Content should also match intent by page. A homepage should orient. A service page should persuade. A contact page should remove friction. When every page tries to do everything, none of them convert as well as they could.

What makes a website convert over time is testing and refinement

No website launches in perfect form. Conversion is not a one-time design decision. It improves when you watch how people use the site and make practical adjustments.

Sometimes the fix is major, like rewriting your homepage message. Sometimes it is small, like shortening a form, changing button text, moving proof higher on the page, or replacing generic images with real project work. Small changes can produce meaningful gains when they remove hesitation.
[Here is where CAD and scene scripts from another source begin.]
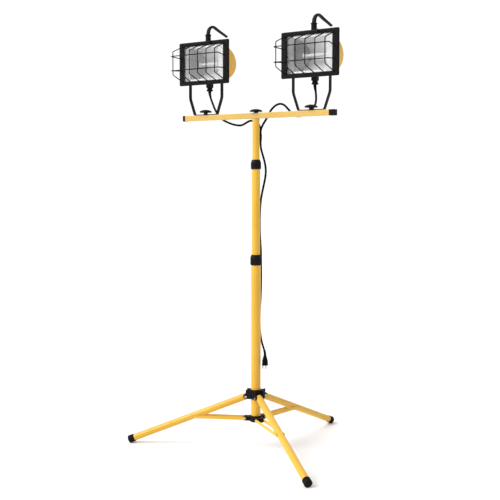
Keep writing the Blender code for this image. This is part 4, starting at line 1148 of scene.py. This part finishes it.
# ---- stage ----
DIM_SIDE = (0.954, -0.300, 0.0)
DIM_SPAN = (-0.35, 0.45)         # how far towards that side the light begins and ends to fall
SKY_LEVELS = (1.06, 0.56)        # the world's strength on the bright side and on the dim one
KEY_FROM = (-0.75, -1.25, 1.30)
KEY_POWER = 2.3
KEY_SPREAD = 35.0                # degrees
FLOOR_HALF = 30.0


def make_stage():
    builder = bmesh.new()
    bmesh.ops.create_grid(builder, x_segments=2, y_segments=2, size=FLOOR_HALF)
    mesh = bpy.data.meshes.new("floor")
    builder.to_mesh(mesh)
    builder.free()
    nodes = Nodes("pale_floor")
    nodes.feed("Base Color", nodes.mixed(nodes.noise(0.8, 2.0), (0.93, 0.93, 0.935), (0.95, 0.95, 0.95)))
    nodes.constant(Roughness=0.9)
    mesh.materials.append(nodes.material)
    placed("floor", mesh)


def make_world():
    """A white studio, dimmer on one side so that round tubes show their roundness."""
    world = bpy.data.worlds.new("studio")
    world.use_nodes = True
    tree = world.node_tree
    background = tree.nodes["Background"]
    background.inputs["Color"].default_value = (1.0, 1.0, 1.0, 1.0)
    place = tree.nodes.new("ShaderNodeTexCoord")
    facing = tree.nodes.new("ShaderNodeVectorMath")
    facing.operation = "DOT_PRODUCT"
    facing.inputs[1].default_value = DIM_SIDE
    level = tree.nodes.new("ShaderNodeMapRange")
    level.interpolation_type = "SMOOTHSTEP"
    set_range(level, *DIM_SPAN, *SKY_LEVELS)
    tree.links.new(place.outputs["Generated"], facing.inputs[0])
    tree.links.new(facing.outputs["Value"], level.inputs["Value"])
    tree.links.new(level.outputs["Result"], background.inputs["Strength"])
    bpy.context.scene.world = world


def make_key():
    """One broad soft lamp from the upper left."""
    data = bpy.data.lights.new("key", "SUN")
    data.energy = KEY_POWER
    data.angle = math.radians(KEY_SPREAD)
    light = placed("key", data)
    light.rotation_euler = (-Vector(KEY_FROM)).to_track_quat("-Z", "Y").to_euler()


bpy.context.scene.view_settings.view_transform = "Standard"
make_camera()
make_materials()
make_plug()
make_leads()
make_main_cord()
make_splitter()
make_mast()
make_collars()
make_legs()
make_bar()
make_knobs()
make_yokes()
make_housings()
make_reflectors()
make_lamps()
make_doors()
make_latches()
make_junctions()
make_handles()
make_stage()
make_world()
make_key()
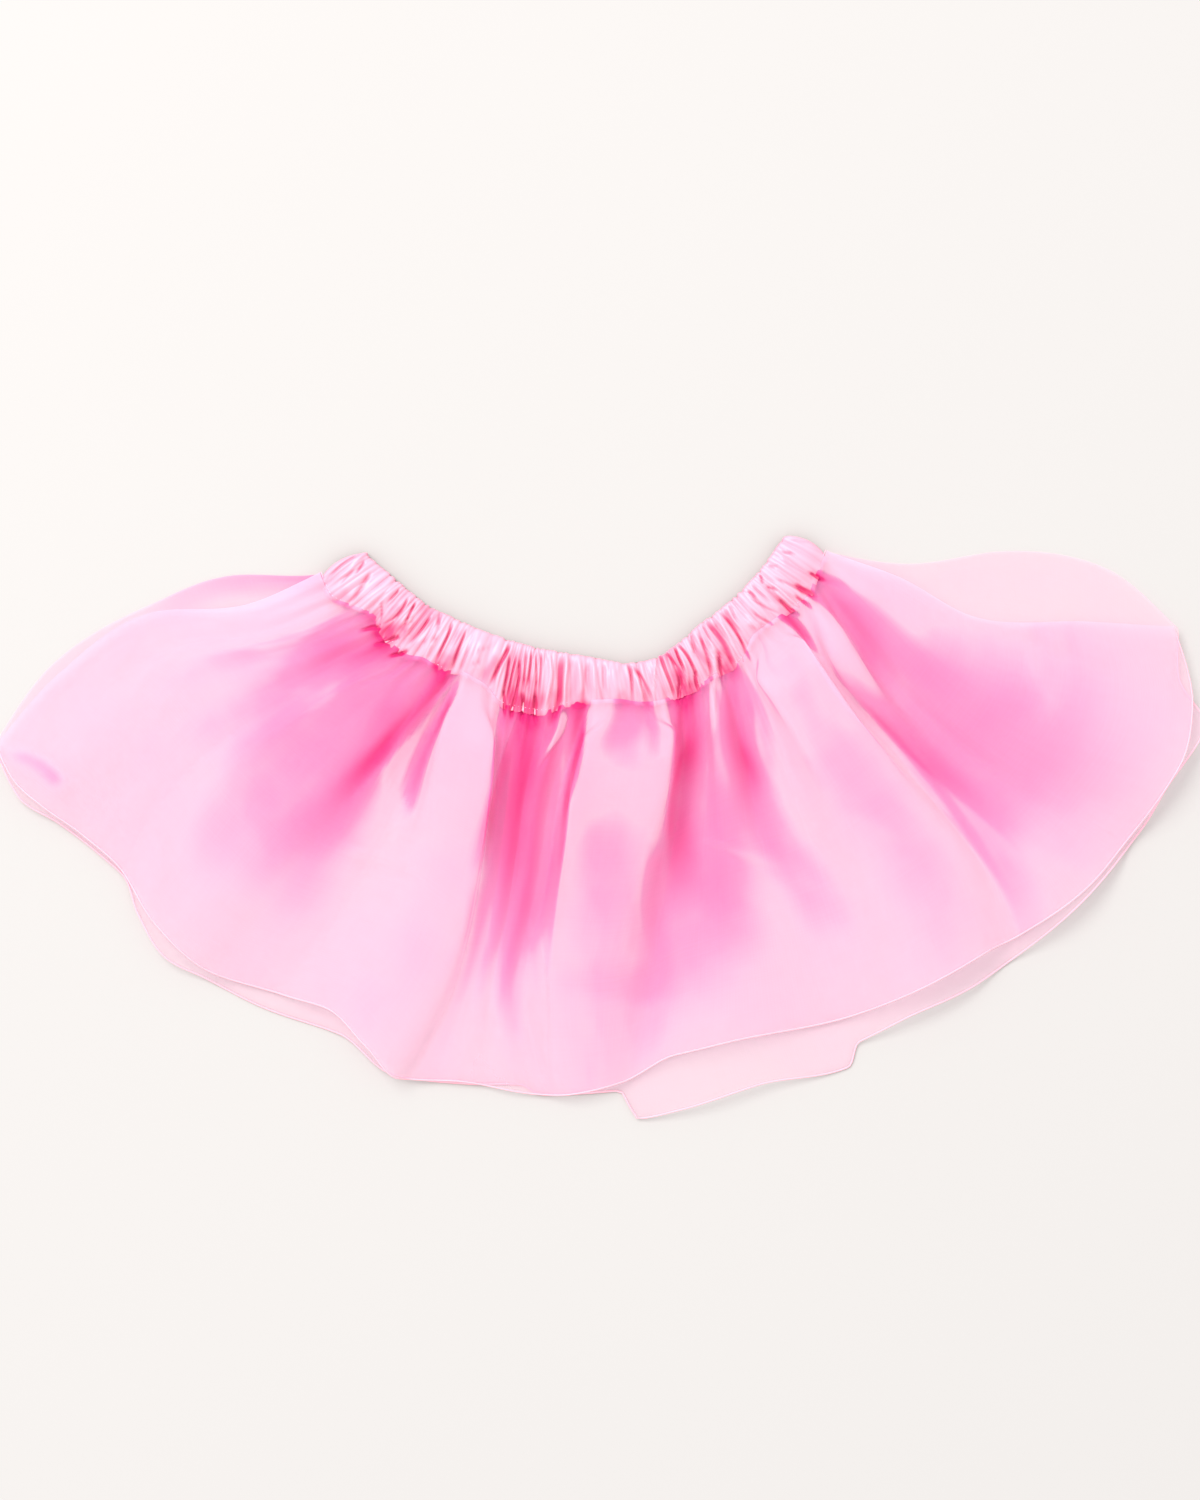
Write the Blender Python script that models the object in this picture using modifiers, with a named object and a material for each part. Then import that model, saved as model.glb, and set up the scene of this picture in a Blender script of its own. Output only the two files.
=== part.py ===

It also helps to look beyond the website itself. Traffic quality affects conversion. If your ads attract the wrong audience or your offline materials promise something the website does not reinforce, performance drops. Your website converts best when it is aligned with the rest of your marketing.

That is why businesses often get better results when branding, print, digital, and promotional materials are working together instead of being handled in isolation. The handoff between channels becomes cleaner, the message gets stronger, and fewer leads fall through the cracks.

A website that converts is not trying to impress everyone. It is built to help the right visitor feel confident enough to take the next step. If your site can do that clearly, consistently, and without friction, it becomes more than an online brochure. It becomes a practical sales tool that makes your marketing work harder with fewer headaches.